The alphabet and the ability to read, interpret, and write using its 26 symbols has been imbued with enormous importance though we begin literacy programming before we have fully developed oral communication skills. We call it a "phonetic" alphabet, as compared to an ideographic one, but the speech sounds that are transcribed using this system are limited to 26 meaningless symbols seen with the eyes. The acquisition of literacy skill depends on interpretation of the specific arrangement of letters into a meaningful word. An ideograph directly represents the idea.

The phonetic alphabet usually is credited with being a causal factor in the emergence and evolution of Western civilization, having been initiated in Ancient Greece with Plato and his influence. When the printing press was invented in Europe in the 15th century and the alphabet shifted from script to print, literacy rates exploded destroying Medieval culture and the authority of the Church.

Because literacy programming begins at an early age and is pervasive, we blindly appreciate its benefits and remain ignorant of its side effects. Until the mid 20th century, we believed that literacy made us smart and that illiteracy was a sign of ignorance and stupidity. Literacy gives a sense of objectivity and detachment from experience that is important to scientists and other detectives. In doing so, however, literacy induces in the mind an artificial visual perspective that we tend to impose on all experience, universally.

As we continue to use print literacy, we are used by it: we create structures in the external environment that represent its mechanisms and that reinforce its programming in us. In this way it predetermines perception.

Once we have acquired basic literacy skill, we cannot unlearn it. Presented with words from our learned language, we are compelled to read. Literacy engenders a cognitive bias: it selects for a left-to-right linear arrangements of facts, leads us to believe that complex systems can be understood by breaking them down into smaller parts, and lets us assume that all phenomena can be transcribed and recorded using its letters. Literacy distorts the way we see the world.

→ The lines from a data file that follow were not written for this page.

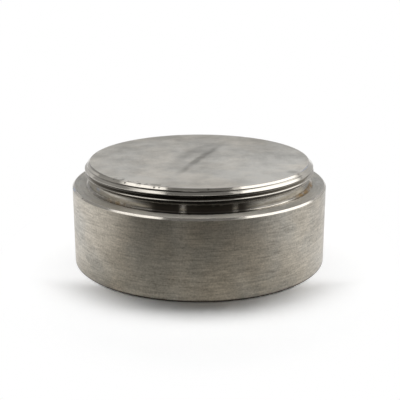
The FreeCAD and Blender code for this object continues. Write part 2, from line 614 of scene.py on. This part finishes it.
def front_painted_sheen(graph, part):
    """A painted sheen makes the shoulder brighter at the front, outside the corner."""
    outside = graph.scale(part.radius, 44.6 * MM, 45.2 * MM, 0.0, 0.55)
    return graph.product(outside, part.between_azimuths(*SHEEN_FRONT, fade=16))


def blue_patches(graph, part):
    patches = [part.near_place(*patch) for patch in BLUE_PATCHES]
    return graph.product(graph.most(*patches), 0.85)


def base_edge_shade(graph, part):
    """Painted shade along the edge on which the part stands."""
    return graph.scale(part.z, 0.2 * MM, 0.9 * MM, 0.85, 0.0)


def face_directions(graph, part):
    """Distances across and along the line of the smears, which wanders a little."""
    wander = graph.centred(part.noise(90.0, 3.0), 3.0 * MM)
    x_share, y_share = ACROSS_SMEARS
    across = graph.total(graph.product(part.x, x_share), graph.product(part.y, y_share), wander)
    along = graph.total(graph.product(part.x, -y_share), graph.product(part.y, x_share))
    return across, along


def face_smears(graph, part):
    """Two dark smears that run across the end face, and a smudge near its edge."""
    across, along = face_directions(graph, part)
    patches = graph.scale(part.noise(170.0, 3.0), 0.36, 0.62, 0.45, 1.0)
    first = graph.product(graph.near(across, 0.6 * MM, 2.4 * MM), graph.near(along, -1.0 * MM, SMEAR_REACH))
    second = graph.product(graph.near(across, -6.5 * MM, 4.0 * MM), graph.near(along, 0.0, SMEAR_REACH))
    smudge = graph.product(part.near_place(59.0, 40.8, OVERALL_HEIGHT, reach=4.0), 0.5)
    darkest = 0.55
    first = graph.product(first, 0.95, patches)
    return graph.least(graph.most(first, graph.product(second, 0.24), smudge), darkest)


def face_highlights_and_smear(graph, part):
    """Painted highlights on the end face, left and right of the front and at its edge, the front painted
    lighter than the back, and a lighter smear beside the dark one.
    """
    across, along = face_directions(graph, part)
    left = part.near_place(-30.0, 36.0, OVERALL_HEIGHT, reach=20.0)
    right = part.near_place(48.0, 33.0, OVERALL_HEIGHT, reach=34.0)
    edge_patches = [part.near_place(azimuth, 41.5, OVERALL_HEIGHT, reach=9.0) for azimuth in (-33.0, 33.0)]
    at_edge = graph.product(graph.most(*edge_patches), 1.4)
    beside = graph.product(graph.near(across, 4.5 * MM, 6.0 * MM), graph.near(along, 22.0 * MM, 22.0 * MM))
    beside = graph.product(beside, 0.5)
    front = graph.scale(part.y, -45.0 * MM, 45.0 * MM, 0.35, -0.35)
    return graph.total(left, right, at_edge, beside, front)


# The colour of each mark: dirt, smears, residue and blue tint, painted shade, and a painted sheen
MARK_COLOURS = {
    groove_dirt_and_shade: SHADE_AND_GRIME,
    bevel_corner_shade: SHADE_AND_GRIME,
    edge_flecks_and_shade: SHADE_AND_GRIME,
    corner_shade: SHADE_AND_GRIME,
    base_edge_shade: SHADE_AND_GRIME,
    corner_residue: RESIDUE,
    front_painted_sheen: PAINTED_SHEEN,
    blue_patches: BLUE_TINT,
    face_smears: SMEAR,
}

# Each surface has its tints, the shares that say how much its lines, grain, mottle, clouds and painted
# highlights show, the height of its lines in metres, and its marks, painted shade and sheen among them, in
# the order in which they lie on each other
SURFACES = {
    END_FACE: dict(
        name="titanium_end_face", tints=LIGHTER_END_TINTS, roughness=0.42, anisotropy=0.3,
        lines=0.4, grain=0.5, mottle=1.3, clouds=0.25, light=0.35,
        marks=(face_smears, edge_flecks_and_shade),
    ),
    CHAMFER: dict(
        name="titanium_chamfer", tints=CUT_TINTS, roughness=0.14, anisotropy=0.3,
        lines=1.4, grain=0.5, broad=0.6, mottle=0.3, bump=1e-7,
        marks=(edge_flecks_and_shade, blue_patches),
    ),
    THREAD: dict(
        name="titanium_thread", tints=CUT_TINTS, roughness=0.11, anisotropy=0.2,
        lines=0.6, grain=0.2, mottle=0.4,
        marks=(groove_dirt_and_shade, bevel_corner_shade, edge_flecks_and_shade),
    ),
    NECK: dict(
        name="titanium_neck", tints=NECK_TINTS, roughness=0.11, anisotropy=0.3,
        lines=1.8, grain=0.5, broad=0.8, bump=2e-7,
        marks=(bevel_corner_shade, corner_shade, corner_residue, blue_patches),
    ),
    SHOULDER: dict(
        name="titanium_shoulder", tints=FACE_TINTS, roughness=0.52, anisotropy=0.2,
        lines=1.2, grain=0.8, broad=0.6, mottle=0.5, clouds=0.3,
        marks=(front_painted_sheen, corner_shade, corner_residue),
    ),
    SIDE: dict(
        name="titanium_side", tints=SIDE_TINTS, roughness=0.38, anisotropy=0.6,
        lines=1.3, grain=1.1, broad=0.4, mottle=0.5, clouds=0.35, bump=4e-7,
        marks=(base_edge_shade,),
    ),
    LARGE_FACE: dict(
        name="titanium_large_face", tints=FACE_TINTS, roughness=0.34, anisotropy=0.5,
        lines=1.4, grain=0.6, broad=0.6, mottle=0.8, clouds=0.3, bump=3e-7,
    ),
}


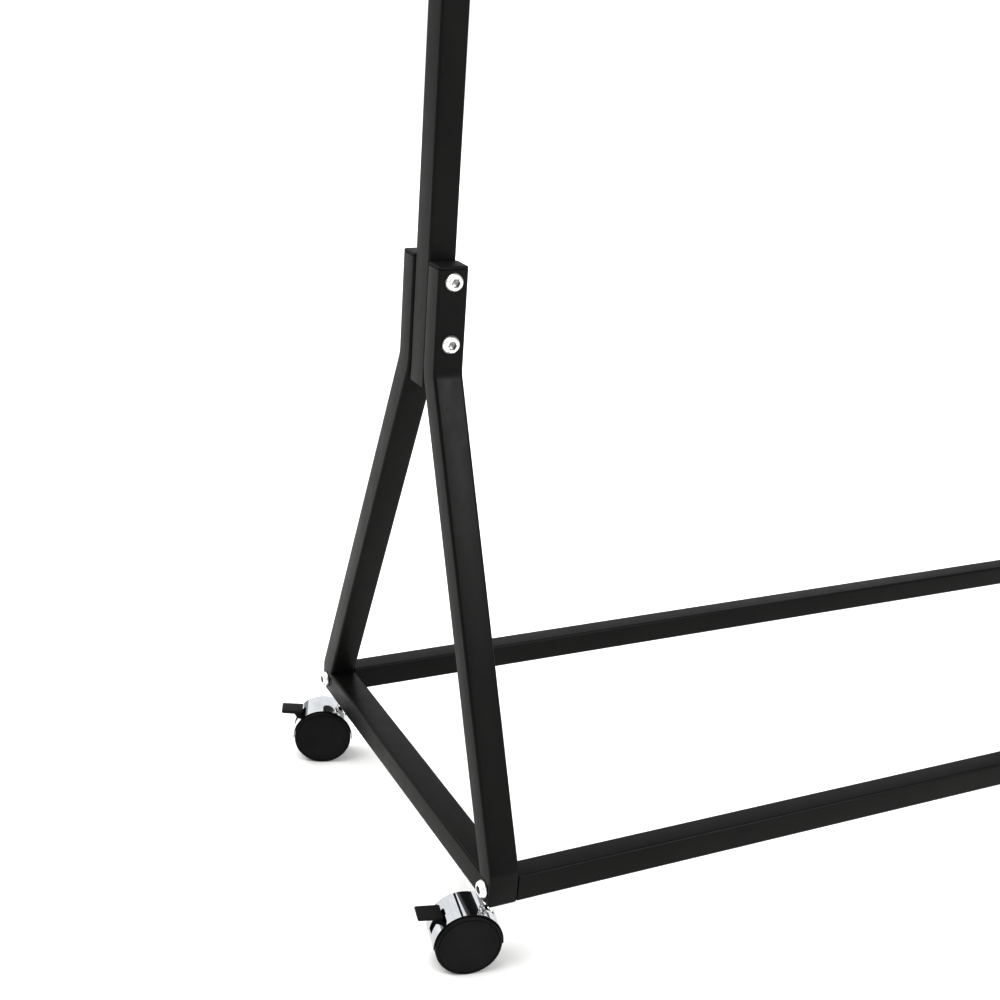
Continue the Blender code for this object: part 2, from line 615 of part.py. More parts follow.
def place_casters():
    stem = stem_mesh()
    hood = hood_mesh()
    core = core_mesh()
    wheel = wheel_mesh()
    brake = brake_mesh()
    axle = smooth(rod_mesh("caster_axle", AXLE_RADIUS, 2 * AXLE_HALF_LENGTH, HOLE_STEPS))
    swivels = {("left", "front"): FRONT_LEFT_SWIVEL, ("left", "rear"): REAR_LEFT_SWIVEL,
               ("right", "front"): REAR_LEFT_SWIVEL - 180.0, ("right", "rear"): FRONT_LEFT_SWIVEL - 180.0}
    for side, side_name in SIDES:
        for end, end_name in ENDS:
            name = f"caster_{end_name}_{side_name}"
            foot = shift(side * (HALF_WIDTH - POST_INSET), end * (HALF_DEPTH - STEM_INSET_Y))
            place(stem, f"{name}_stem", "zinc", foot)
            swivel = bpy.data.objects.new(f"{name}_swivel", None)
            parts.objects.link(swivel)
            swivel.matrix_world = foot @ turn(radians(swivels[side_name, end_name]), "Z")
            centre = shift(TRAIL, 0.0, WHEEL_RADIUS)
            ride(place(hood, f"{name}_hood", "chrome"), swivel, Matrix.Identity(4))
            ride(place(core, f"{name}_core", "black_plastic"), swivel, Matrix.Identity(4))
            ride(place(axle, f"{name}_axle", "zinc"), swivel, centre @ ALONG_Y)
            for face, face_name in ((1, "a"), (-1, "b")):
                inner = shift(y=face * WHEEL_INNER) @ turn(-face * pi / 2, "X")
                ride(place(wheel, f"{name}_wheel_{face_name}", "black_plastic"), swivel, centre @ inner)
            ride(place(brake, f"{name}_brake", "black_plastic"), swivel, shift(BRAKE_X, 0.0, BRAKE_Z))


# ---------------------------------------------------------------- build

SIDES = ((-1, "left"), (1, "right"))
ENDS = ((-1, "front"), (1, "rear"))

clear_scene()
parts = make_collection(STAND)
cutters = make_collection("cutters")

for side, side_name in SIDES:
    centre_x = side * (HALF_WIDTH - POST_INSET)
    make_end_rail(side, f"{side_name}_end_rail")
    make_post(side, f"{side_name}_post")
    make_cap(POST_WIDTH, POST_DEPTH, POST_CAP_PLUG, f"{side_name}_post_cap",
             shift(centre_x, 0.0, POST_TOP))
    for end, end_name in ENDS:
        make_leg(side, end, f"{side_name}_{end_name}_leg")
        make_cap(LEG_WIDTH, LEG_DEPTH, LEG_CAP_PLUG, f"{side_name}_{end_name}_leg_cap",
                 shift(centre_x, end * LEG_CENTRE, LEG_TOP))
for end, end_name in ENDS:
    make_long_rail(end, f"{end_name}_long_rail")
place_bolts()
place_panel()
place_casters()
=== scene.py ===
"""Looks of the pegboard display stand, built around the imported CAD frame.

Metres, +Z up, in the CAD's frame: +X runs along the board and -Y is the side that the post bolts'
heads are on. Pieces take their places and sizes from the CAD nodes' boxes.
"""

from math import acos, asin, cos, degrees, hypot, pi, radians, sin, tan

import bmesh
import bpy
from mathutils import Matrix, Vector


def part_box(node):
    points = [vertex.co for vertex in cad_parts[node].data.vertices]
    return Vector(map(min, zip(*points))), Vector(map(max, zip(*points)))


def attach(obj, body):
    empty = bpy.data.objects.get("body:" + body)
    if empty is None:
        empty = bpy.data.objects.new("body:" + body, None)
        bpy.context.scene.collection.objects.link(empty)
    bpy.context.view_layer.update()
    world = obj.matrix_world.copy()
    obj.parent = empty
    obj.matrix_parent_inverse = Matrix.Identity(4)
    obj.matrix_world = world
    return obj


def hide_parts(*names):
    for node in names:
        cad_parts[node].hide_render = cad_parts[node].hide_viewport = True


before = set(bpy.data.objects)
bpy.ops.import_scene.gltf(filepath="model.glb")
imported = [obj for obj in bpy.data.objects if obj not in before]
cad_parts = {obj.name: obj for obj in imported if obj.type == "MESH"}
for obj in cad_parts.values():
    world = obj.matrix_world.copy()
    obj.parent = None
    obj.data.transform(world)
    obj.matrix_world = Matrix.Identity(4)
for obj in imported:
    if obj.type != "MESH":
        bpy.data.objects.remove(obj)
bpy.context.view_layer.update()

# Tubes.
TUBE_CORNER = 0.0022
TUBE_WALL = 0.0015
GROUND_EDGE = 0.0016         # rounding of a welded end that was ground before coating
CORNER_STEPS = 6
END_STEPS = 4
CUT_EDGE = 0.0002            # broken edge of a tube that was cut square
RAIL_END_ROUND = 0.0006      # rounding of the long rails' ends
LEG_LEAN = radians(23.68)
LEG_BEND_RADIUS = 0.032
LEG_BEND_HEIGHT = 0.4157
LEG_BEND_STEPS = 14
LEG_DEPTH = 0.020

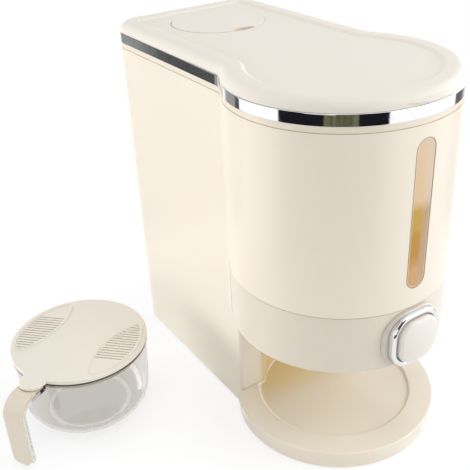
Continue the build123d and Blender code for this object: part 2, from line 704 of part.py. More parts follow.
# Lid: a shell with a rounded shoulder, a recessed panel, an inner skirt and a well for the round cap.
well_r = CAP_R + 0.5
well_bore_r = well_r - CAP_SEAT
skirt_z = LID_Z - LID_SKIRT_DROP
gasket_z = LID_Z - GASKET_DROP
with BuildPart() as lid:
    with BuildSketch(Plane.XY.offset(LID_Z)):
        add(keyhole(0))
    extrude(amount=LID_H)
    fillet(lid.edges().group_by(Axis.Z)[-1], LID_SHOULDER_R)
    with BuildSketch(Plane.XY.offset(PANEL_Z)):
        add(keyhole(LID_PANEL_INSET))
    extrude(amount=LID_PANEL_DEPTH, taper=-LID_PANEL_SLOPE, mode=Mode.SUBTRACT)
    fillet(lid.faces().sort_by(Axis.Z)[-1].inner_wires()[0].edges(), LID_PANEL_TOP_R)
    panel_faces = [f for f in lid.faces().filter_by(Plane.XY) if abs(f.center().Z - PANEL_Z) < 0.01]
    fillet(panel_faces[0].outer_wire().edges(), LID_PANEL_FOOT_R)
    add(lip_band.part)
    # hollow underside
    with BuildSketch(Plane.XY.offset(LID_Z)):
        add(keyhole(LID_EDGE_T))
    extrude(amount=LID_UNDER - LID_Z, mode=Mode.SUBTRACT)
    with BuildSketch(Plane.XY.offset(skirt_z)):
        add(ring(LID_SKIRT_OUT, LID_SKIRT_IN))
    extrude(amount=LID_UNDER - skirt_z + LID_PLATE / 2)
    with BuildSketch(Plane.XY.offset(gasket_z)):
        add(ring(LID_SKIRT_OUT, LID_SKIRT_OUT + GASKET_DEPTH))
    extrude(amount=GASKET_H, mode=Mode.SUBTRACT)
    # well
    with BuildSketch(Plane.XY.offset(CAP_LEDGE_Z - CAP_LEDGE_T)):
        with Locations((0, CAP_Y)):
            Circle(well_r + LID_PLATE)
    extrude(amount=LID_UNDER - CAP_LEDGE_Z + CAP_LEDGE_T + LID_PLATE / 2)
    with BuildSketch(Plane.XY.offset(CAP_LEDGE_Z)):
        with Locations((0, CAP_Y)):
            Circle(well_r)
    extrude(amount=CAP_DEPTH + 1, mode=Mode.SUBTRACT)
    with BuildSketch(Plane.XY.offset(CAP_LEDGE_Z - 4)):
        with Locations((0, CAP_Y)):
            Circle(well_bore_r)
    extrude(amount=6, mode=Mode.SUBTRACT)
    # arm and knuckle of the hinge
    with BuildSketch(Plane.XY.offset(HINGE_Z - 0.2)):
        with Locations((0, (REAR_Y - 2 + HINGE_Y) / 2)):
            Rectangle(2 * KNUCKLE_HALF, HINGE_Y - REAR_Y + 2)
    extrude(amount=KNUCKLE_R + 0.2)
    with BuildSketch(Plane(origin=(-KNUCKLE_HALF, HINGE_Y, HINGE_Z), x_dir=(0, 1, 0), z_dir=(1, 0, 0))):
        Circle(KNUCKLE_R)
    extrude(amount=2 * KNUCKLE_HALF)
    with BuildSketch(Plane(origin=(-KNUCKLE_HALF, HINGE_Y, HINGE_Z), x_dir=(0, 1, 0), z_dir=(1, 0, 0))):
        Circle(PIN_BORE_R)
    extrude(amount=2 * KNUCKLE_HALF, mode=Mode.SUBTRACT)
lid.part.label = "lid"
export_step(lid.part, "parts/lid.step")

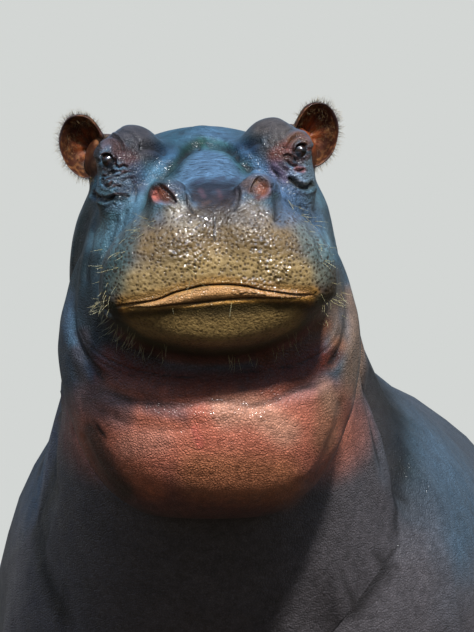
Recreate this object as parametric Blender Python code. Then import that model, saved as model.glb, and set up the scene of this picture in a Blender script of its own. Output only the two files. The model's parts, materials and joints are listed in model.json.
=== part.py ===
"""A common hippopotamus, life size, standing with its head raised: a still museum model.

Metres, +Z up. The animal faces -Y and its own left side is +X. The body is blocked out
in clay-like forms (lofted sections and balls), which a voxel Remesh joins into one skin.
Creases are pressed into that skin, and thin cuts then part it into the named pieces.
"""

import math

import bmesh
import bpy
import numpy as np
from mathutils import Matrix, Vector

# ---- driving dimensions ----
EYE_Z = 1.755  # eye level with the head raised
EYE_Y = -1.42  # how far the eyes are ahead of the body's middle
EYE_X = -0.030  # the raised head leans slightly to the animal's right
HEAD_PITCH, HEAD_ROLL, HEAD_YAW = (math.radians(a) for a in (8.0, -3.0, 6.8))
GAP = 0.0003  # between pieces that touch
VOXEL = 0.016
CLAY_TRIANGLES = 3700
SIDES = 32  # points round a section

HEAD = (
    Matrix.Translation((EYE_X, EYE_Y, EYE_Z))
    @ Matrix.Rotation(HEAD_YAW, 4, "Z")
    @ Matrix.Rotation(HEAD_ROLL, 4, "Y")
    @ Matrix.Rotation(HEAD_PITCH, 4, "X")
)
THROAT = Matrix.Translation((EYE_X, EYE_Y, EYE_Z)) @ Matrix.Rotation(HEAD_YAW, 4, "Z")
BODY = Matrix.Identity(4)
SIDES_OF_BODY = {"left": 1, "right": -1}

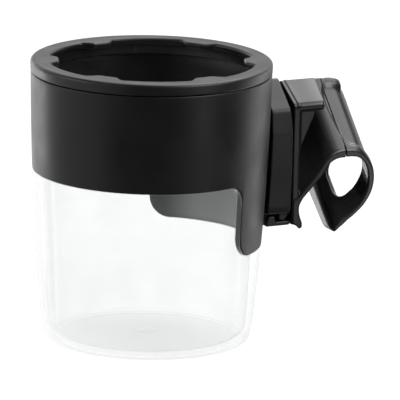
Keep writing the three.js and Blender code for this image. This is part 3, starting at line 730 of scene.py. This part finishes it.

Our technologies, including the alphabet and print, are mirrors that keep us hypnotized and anesthetized.

The more conditioned we are by print literacy, the more we believe in its artificial perspective, which has evolved into the so-called "virtual reality". Unfortunately, virtual reality is neither virtuous nor real. In it we are Narcissus.

According to the mythology, Narcissus fell in love with his reflected image but did not know the image was his own. Meanwhile, Echo, whose love is true yet unrequited, beckons from the wood just beyond.

Echo was a nature spirit. The word "echo" comes from a Greek word that means "sound".

But we cannot abandon literacy - it is the trunk of our technology tree and, as we are committed to it by it, it is necessary. Even our electric media are supported by phonetic alphabet literacy.

The popular 1999 movie The Matrix proposed that the world perceived by its inhabitants was an artificially created virtual reality. Interestingly, a matrix in printmaking is the form that holds the imprinting material and, in typesetting, is the mold used to make type. Matrix is from the Latin "mater", which means mother. With the "x" ending, we might identify it as the evil Techno-mother that gives birth to deluding human artifice engendered by the spoken word. And we might distinguish this Techno-mother from every living thing's Mother Nature.